COLLECTED MATERIAL:
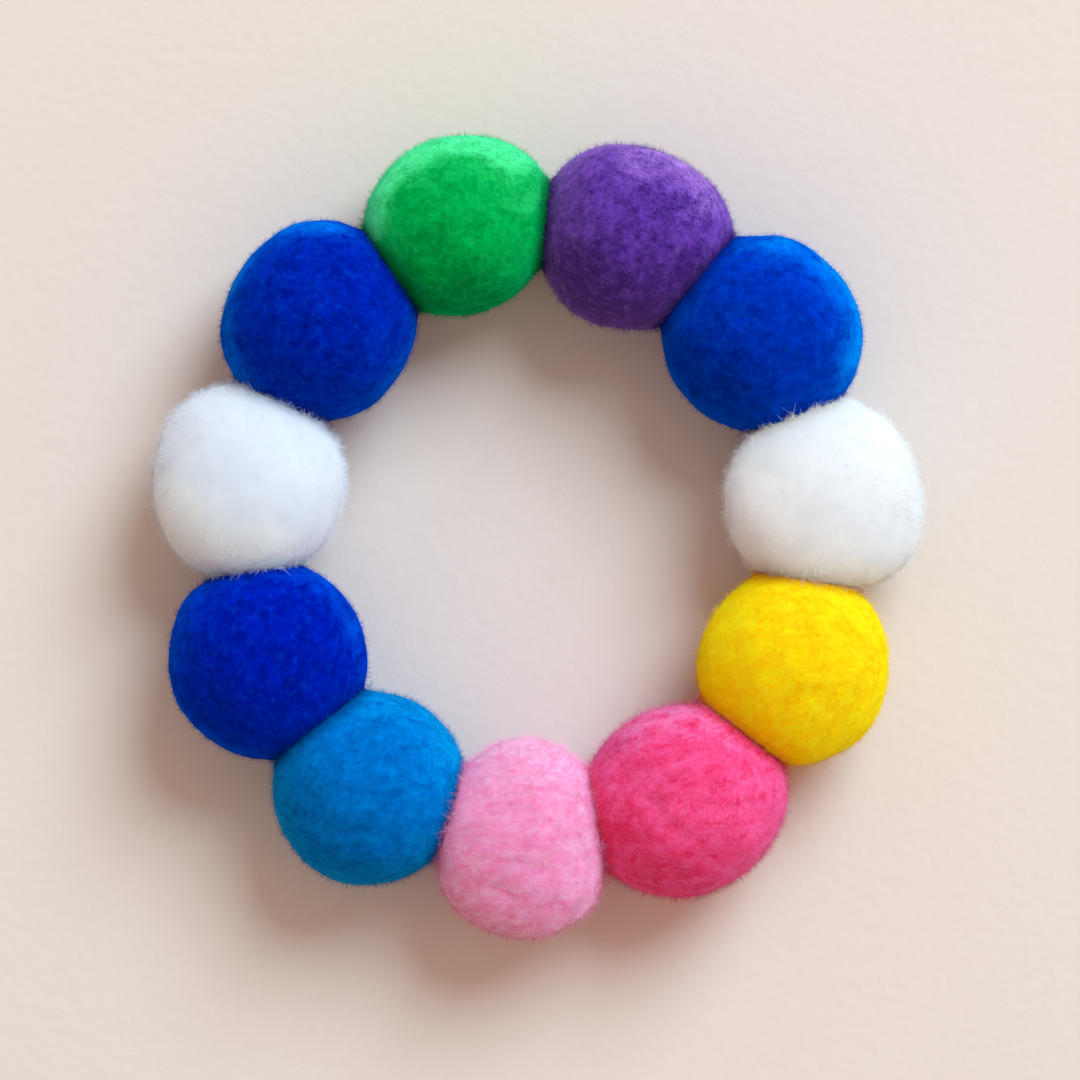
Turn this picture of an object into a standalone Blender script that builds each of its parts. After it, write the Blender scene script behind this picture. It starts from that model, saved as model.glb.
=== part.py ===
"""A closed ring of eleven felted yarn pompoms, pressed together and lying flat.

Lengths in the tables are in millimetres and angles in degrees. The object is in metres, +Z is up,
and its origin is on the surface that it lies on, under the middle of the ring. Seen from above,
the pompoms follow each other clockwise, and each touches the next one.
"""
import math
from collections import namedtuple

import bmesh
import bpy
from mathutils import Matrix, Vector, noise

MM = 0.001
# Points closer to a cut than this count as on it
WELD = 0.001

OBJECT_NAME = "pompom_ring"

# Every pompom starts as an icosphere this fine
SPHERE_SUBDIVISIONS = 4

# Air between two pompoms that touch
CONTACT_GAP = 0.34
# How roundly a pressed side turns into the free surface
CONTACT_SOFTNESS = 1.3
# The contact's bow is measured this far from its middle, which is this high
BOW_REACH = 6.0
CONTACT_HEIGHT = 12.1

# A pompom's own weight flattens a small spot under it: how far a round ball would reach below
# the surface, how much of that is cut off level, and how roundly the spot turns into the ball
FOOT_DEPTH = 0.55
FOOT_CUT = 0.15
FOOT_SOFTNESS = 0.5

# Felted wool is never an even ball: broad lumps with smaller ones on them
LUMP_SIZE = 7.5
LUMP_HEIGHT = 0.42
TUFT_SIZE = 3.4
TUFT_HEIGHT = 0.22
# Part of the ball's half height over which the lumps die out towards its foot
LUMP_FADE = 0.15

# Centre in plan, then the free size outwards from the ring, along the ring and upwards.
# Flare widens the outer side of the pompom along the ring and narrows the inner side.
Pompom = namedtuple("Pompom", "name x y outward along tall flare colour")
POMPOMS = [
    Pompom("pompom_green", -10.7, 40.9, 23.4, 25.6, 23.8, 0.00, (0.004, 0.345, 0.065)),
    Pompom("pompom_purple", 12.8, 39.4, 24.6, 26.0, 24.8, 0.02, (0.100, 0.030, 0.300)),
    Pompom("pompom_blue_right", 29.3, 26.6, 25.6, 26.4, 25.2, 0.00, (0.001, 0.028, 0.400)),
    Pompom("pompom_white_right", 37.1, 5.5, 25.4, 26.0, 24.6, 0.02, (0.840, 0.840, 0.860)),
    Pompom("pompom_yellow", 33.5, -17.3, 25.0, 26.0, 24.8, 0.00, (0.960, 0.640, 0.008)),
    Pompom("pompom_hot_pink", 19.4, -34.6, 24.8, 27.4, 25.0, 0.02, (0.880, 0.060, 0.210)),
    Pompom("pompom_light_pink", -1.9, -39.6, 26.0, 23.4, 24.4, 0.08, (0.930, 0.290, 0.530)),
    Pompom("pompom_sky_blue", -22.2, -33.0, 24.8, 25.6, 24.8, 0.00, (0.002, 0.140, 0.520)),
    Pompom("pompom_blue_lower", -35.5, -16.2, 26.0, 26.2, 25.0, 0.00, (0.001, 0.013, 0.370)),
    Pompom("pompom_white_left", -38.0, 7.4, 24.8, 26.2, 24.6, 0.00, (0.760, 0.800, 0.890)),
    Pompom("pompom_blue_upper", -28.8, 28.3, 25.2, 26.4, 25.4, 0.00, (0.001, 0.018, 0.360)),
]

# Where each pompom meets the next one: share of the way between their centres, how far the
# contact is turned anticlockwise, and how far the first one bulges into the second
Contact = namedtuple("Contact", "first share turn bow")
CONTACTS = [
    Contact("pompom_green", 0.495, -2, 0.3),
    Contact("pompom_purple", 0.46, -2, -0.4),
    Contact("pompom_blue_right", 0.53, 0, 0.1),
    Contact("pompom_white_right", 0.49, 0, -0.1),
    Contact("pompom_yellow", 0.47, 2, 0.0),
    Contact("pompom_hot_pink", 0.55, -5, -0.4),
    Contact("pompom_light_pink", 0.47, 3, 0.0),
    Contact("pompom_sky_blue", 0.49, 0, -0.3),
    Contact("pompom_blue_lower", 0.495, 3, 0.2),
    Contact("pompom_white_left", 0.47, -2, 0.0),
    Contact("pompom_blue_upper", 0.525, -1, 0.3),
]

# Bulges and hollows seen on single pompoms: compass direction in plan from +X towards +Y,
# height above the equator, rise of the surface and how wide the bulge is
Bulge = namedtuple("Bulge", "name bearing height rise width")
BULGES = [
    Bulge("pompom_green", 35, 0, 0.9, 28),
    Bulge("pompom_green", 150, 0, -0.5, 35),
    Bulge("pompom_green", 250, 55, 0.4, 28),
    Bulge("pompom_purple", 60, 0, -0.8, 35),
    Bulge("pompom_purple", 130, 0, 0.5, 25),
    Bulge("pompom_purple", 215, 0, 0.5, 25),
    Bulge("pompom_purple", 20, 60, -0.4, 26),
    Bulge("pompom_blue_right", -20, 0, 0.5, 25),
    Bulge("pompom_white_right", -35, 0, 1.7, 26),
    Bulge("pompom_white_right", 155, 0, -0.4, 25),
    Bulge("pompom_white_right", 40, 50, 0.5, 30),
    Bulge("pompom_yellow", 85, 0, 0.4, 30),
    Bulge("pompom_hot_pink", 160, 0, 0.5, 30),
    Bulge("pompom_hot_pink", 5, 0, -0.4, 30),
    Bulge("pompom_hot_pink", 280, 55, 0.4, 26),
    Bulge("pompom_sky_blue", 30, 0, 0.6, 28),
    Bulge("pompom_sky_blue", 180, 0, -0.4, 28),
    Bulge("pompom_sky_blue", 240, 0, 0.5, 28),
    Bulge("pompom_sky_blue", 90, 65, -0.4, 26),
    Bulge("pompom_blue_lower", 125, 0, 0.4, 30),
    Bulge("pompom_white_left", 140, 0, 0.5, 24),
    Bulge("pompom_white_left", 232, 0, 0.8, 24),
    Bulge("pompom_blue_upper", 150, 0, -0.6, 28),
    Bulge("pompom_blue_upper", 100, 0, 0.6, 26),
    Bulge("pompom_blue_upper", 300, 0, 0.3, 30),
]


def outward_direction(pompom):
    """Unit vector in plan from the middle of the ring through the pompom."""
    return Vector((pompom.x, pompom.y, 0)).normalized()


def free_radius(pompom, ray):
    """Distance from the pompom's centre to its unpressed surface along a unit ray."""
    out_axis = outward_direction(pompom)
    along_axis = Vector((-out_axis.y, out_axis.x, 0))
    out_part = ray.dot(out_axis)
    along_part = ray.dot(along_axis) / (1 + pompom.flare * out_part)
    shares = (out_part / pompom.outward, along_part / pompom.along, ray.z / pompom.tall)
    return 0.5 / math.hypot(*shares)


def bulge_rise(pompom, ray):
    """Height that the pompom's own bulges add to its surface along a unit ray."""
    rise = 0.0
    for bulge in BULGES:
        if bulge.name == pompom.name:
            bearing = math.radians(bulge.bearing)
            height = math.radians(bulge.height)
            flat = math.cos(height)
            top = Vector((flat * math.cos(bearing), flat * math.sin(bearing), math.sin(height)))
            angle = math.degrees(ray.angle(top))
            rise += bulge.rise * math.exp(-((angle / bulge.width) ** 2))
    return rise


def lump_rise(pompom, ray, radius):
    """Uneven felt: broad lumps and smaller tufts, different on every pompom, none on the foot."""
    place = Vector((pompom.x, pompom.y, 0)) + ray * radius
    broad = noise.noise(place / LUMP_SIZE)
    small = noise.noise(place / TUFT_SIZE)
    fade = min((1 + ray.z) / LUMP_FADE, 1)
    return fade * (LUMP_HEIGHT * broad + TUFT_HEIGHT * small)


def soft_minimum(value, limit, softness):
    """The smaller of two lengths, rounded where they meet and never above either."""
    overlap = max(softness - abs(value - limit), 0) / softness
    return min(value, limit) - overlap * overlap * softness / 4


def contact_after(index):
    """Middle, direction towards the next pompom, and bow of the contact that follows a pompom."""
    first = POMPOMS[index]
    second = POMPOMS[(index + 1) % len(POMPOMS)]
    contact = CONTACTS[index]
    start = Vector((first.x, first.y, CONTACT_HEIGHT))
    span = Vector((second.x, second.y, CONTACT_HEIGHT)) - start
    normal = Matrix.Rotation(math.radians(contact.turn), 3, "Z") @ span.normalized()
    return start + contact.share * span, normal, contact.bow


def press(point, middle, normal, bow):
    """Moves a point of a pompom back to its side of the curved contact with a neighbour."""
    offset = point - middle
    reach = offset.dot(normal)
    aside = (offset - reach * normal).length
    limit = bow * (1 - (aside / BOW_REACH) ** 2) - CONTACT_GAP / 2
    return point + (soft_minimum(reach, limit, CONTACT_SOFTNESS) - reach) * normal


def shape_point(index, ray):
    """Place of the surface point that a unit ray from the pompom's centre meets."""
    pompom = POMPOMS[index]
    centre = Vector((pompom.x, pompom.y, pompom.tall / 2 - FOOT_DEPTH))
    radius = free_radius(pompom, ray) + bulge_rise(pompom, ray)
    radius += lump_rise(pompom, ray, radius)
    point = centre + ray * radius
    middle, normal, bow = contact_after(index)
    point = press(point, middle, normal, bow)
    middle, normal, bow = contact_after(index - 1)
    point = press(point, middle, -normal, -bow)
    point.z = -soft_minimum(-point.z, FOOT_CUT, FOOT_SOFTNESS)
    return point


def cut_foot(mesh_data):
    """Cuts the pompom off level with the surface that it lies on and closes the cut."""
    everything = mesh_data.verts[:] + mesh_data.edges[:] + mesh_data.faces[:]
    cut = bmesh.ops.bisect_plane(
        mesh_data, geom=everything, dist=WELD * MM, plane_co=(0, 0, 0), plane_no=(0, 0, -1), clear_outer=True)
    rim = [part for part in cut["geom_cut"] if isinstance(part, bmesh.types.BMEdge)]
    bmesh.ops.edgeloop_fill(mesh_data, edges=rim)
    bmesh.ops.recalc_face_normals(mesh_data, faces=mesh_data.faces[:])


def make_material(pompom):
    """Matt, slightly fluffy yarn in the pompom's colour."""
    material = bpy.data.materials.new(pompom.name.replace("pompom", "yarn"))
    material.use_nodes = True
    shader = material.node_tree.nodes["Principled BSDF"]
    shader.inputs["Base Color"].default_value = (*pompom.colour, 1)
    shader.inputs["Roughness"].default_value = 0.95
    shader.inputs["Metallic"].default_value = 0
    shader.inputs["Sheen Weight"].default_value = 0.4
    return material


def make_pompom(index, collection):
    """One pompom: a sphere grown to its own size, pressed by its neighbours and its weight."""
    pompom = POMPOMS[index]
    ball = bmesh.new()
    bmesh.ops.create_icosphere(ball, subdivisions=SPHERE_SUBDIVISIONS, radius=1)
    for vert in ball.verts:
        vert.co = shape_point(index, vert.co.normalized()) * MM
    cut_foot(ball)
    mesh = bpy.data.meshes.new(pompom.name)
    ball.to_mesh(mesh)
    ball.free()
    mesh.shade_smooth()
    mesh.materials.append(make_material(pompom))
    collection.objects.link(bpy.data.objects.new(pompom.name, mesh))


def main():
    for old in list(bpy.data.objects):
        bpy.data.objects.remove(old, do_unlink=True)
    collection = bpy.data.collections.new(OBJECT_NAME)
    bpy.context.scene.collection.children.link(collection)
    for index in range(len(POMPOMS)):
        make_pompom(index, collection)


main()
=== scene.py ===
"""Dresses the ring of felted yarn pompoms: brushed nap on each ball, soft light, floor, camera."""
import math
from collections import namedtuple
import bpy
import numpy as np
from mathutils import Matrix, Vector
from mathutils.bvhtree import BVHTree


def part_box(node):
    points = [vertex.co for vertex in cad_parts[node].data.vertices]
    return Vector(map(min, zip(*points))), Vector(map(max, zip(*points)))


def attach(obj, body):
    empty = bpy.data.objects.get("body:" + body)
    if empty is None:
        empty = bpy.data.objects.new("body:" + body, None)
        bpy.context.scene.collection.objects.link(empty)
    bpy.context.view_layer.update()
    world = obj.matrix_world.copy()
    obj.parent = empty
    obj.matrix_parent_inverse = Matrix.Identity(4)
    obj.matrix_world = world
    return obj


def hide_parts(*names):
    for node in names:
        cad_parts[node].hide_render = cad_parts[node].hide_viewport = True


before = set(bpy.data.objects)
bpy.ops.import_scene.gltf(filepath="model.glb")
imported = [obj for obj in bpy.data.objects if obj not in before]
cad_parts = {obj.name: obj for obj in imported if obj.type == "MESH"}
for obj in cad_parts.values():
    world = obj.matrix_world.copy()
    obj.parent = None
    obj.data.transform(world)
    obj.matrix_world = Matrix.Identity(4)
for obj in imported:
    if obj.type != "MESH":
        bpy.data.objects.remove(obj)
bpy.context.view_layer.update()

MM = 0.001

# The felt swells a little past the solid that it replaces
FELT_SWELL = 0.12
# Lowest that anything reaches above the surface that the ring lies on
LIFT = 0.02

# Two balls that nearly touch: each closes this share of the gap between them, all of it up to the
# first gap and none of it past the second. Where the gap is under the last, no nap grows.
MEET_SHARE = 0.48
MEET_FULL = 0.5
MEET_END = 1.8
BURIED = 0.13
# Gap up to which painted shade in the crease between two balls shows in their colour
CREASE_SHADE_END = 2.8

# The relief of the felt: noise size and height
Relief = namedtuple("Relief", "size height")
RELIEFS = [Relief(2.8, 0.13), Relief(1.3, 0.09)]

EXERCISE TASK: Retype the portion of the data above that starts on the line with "collection = bpy.data.collections.new(OBJECT_NAME)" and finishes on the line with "LIFT = 0.02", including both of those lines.

IN RESPONSE:
    collection = bpy.data.collections.new(OBJECT_NAME)
    bpy.context.scene.collection.children.link(collection)
    for index in range(len(POMPOMS)):
        make_pompom(index, collection)


main()
=== scene.py ===
"""Dresses the ring of felted yarn pompoms: brushed nap on each ball, soft light, floor, camera."""
import math
from collections import namedtuple
import bpy
import numpy as np
from mathutils import Matrix, Vector
from mathutils.bvhtree import BVHTree


def part_box(node):
    points = [vertex.co for vertex in cad_parts[node].data.vertices]
    return Vector(map(min, zip(*points))), Vector(map(max, zip(*points)))


def attach(obj, body):
    empty = bpy.data.objects.get("body:" + body)
    if empty is None:
        empty = bpy.data.objects.new("body:" + body, None)
        bpy.context.scene.collection.objects.link(empty)
    bpy.context.view_layer.update()
    world = obj.matrix_world.copy()
    obj.parent = empty
    obj.matrix_parent_inverse = Matrix.Identity(4)
    obj.matrix_world = world
    return obj


def hide_parts(*names):
    for node in names:
        cad_parts[node].hide_render = cad_parts[node].hide_viewport = True


before = set(bpy.data.objects)
bpy.ops.import_scene.gltf(filepath="model.glb")
imported = [obj for obj in bpy.data.objects if obj not in before]
cad_parts = {obj.name: obj for obj in imported if obj.type == "MESH"}
for obj in cad_parts.values():
    world = obj.matrix_world.copy()
    obj.parent = None
    obj.data.transform(world)
    obj.matrix_world = Matrix.Identity(4)
for obj in imported:
    if obj.type != "MESH":
        bpy.data.objects.remove(obj)
bpy.context.view_layer.update()

MM = 0.001

# The felt swells a little past the solid that it replaces
FELT_SWELL = 0.12
# Lowest that anything reaches above the surface that the ring lies on
LIFT = 0.02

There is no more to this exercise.